If you for example use the range for point-to-point communication there is no point in leaving out the network address or even the broadcast address of such a block. Often you can not even tell whether an address is i.e. a broadcast adress because you don't know which subnets are used.

That's why I'd recommend to explicitly reserve these addresses if they should not be used.

I think you missunderstood me there. I think it is not possible to know which addresses are broadcasts so i can't explicitly reserve them. For the example from Aaron: we got an /23 assigned by ripe. This means:

Network Address: 193.33.150.0 Braodcast Address: 193.33.151.255

But what if you want to use this range as two /24 ranges, in that case we would need to reserve 193.33.150.255 and 193.33.151.0 as well. But what if we later decide to reserve a /27 for our housing somewhere - then we have again some addresses which should be reserved...

This can go one until nearly all addresses are reserved. Sorry if i say that this way but i think the whole idea of reserved addresses inside the database application is extremly stupid to begin with and i always find it extremly frustrating if some software doesn't let me set things that i need just because there are some cases where it could go wrong.

I still can reserve those addresses by just assigning them to a special pseudo node. That way nobody can accidently pick a 'reserved' address and still leaves me with all possibilities for the future.

regards christian — Reply to this email directly or view it on GitHub.

schlatterbeck commented 9 years ago

On Tue, Mar 17, 2015 at 09:18:08AM -0700, equinox0815 wrote:

I still can reserve those addresses by just assigning them to a special pseudo node. That way nobody can accidently pick a 'reserved' address and still leaves me with all possibilities for the future.

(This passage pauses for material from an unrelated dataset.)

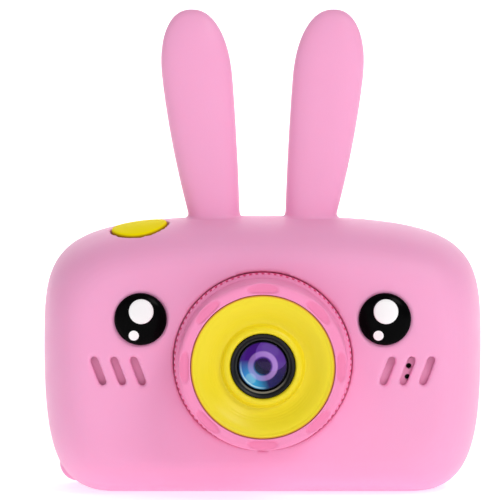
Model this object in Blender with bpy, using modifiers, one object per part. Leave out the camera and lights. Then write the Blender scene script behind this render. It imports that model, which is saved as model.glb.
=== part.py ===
"""Kids digital camera in a rabbit-eared silicone sleeve, as separate named solids.

Frame: +Z up, the lens looks along -Y, and the origin is the centre of the flat base under the
body's mid-plane. Everything is in metres.

The sleeve, the casing inside it and the casing's hollow are one pillow shape at growing insets, so
they nest at any size. What sits on the lens axis is turned, and the rest are plates and boxes.
"""

import math

import bmesh
import bpy
from mathutils import Matrix, Vector
from mathutils.geometry import interpolate_bezier

MM = 0.001
FIT = 0.3 * MM  # the gap between pieces that touch

# Body, measured over the sleeve
BODY_WIDTH = 95.0 * MM
BODY_HEIGHT = 59.3 * MM
BODY_DEPTH = 35.0 * MM
WAIST_HEIGHT = 30.7 * MM  # where the body is widest
BASE_TRIM = 0.8 * MM  # cut off the rounded underside to leave a flat base
BASE_CORNER = 17.2 * MM  # from the side to where the base's corner curve starts
BASE_HALF = BODY_WIDTH / 2 - BASE_CORNER
SHOULDER_SHORT = 0.3 * MM
SHOULDER_REACH = BODY_WIDTH / 2 - SHOULDER_SHORT  # curve handles: top edge, side above the waist,
SIDE_RISE = 22.4 * MM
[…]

Thats exactly what I meant with my last comment. You make a policy decision that for a specific network users may assign /32 addresses from a certain range and that you do not want them to assign a .0 or .255 or something address. Then you explicitly reserve that address from the given range (by assigning it to an admin) to prevent that. Sorry for being too terse in my comment.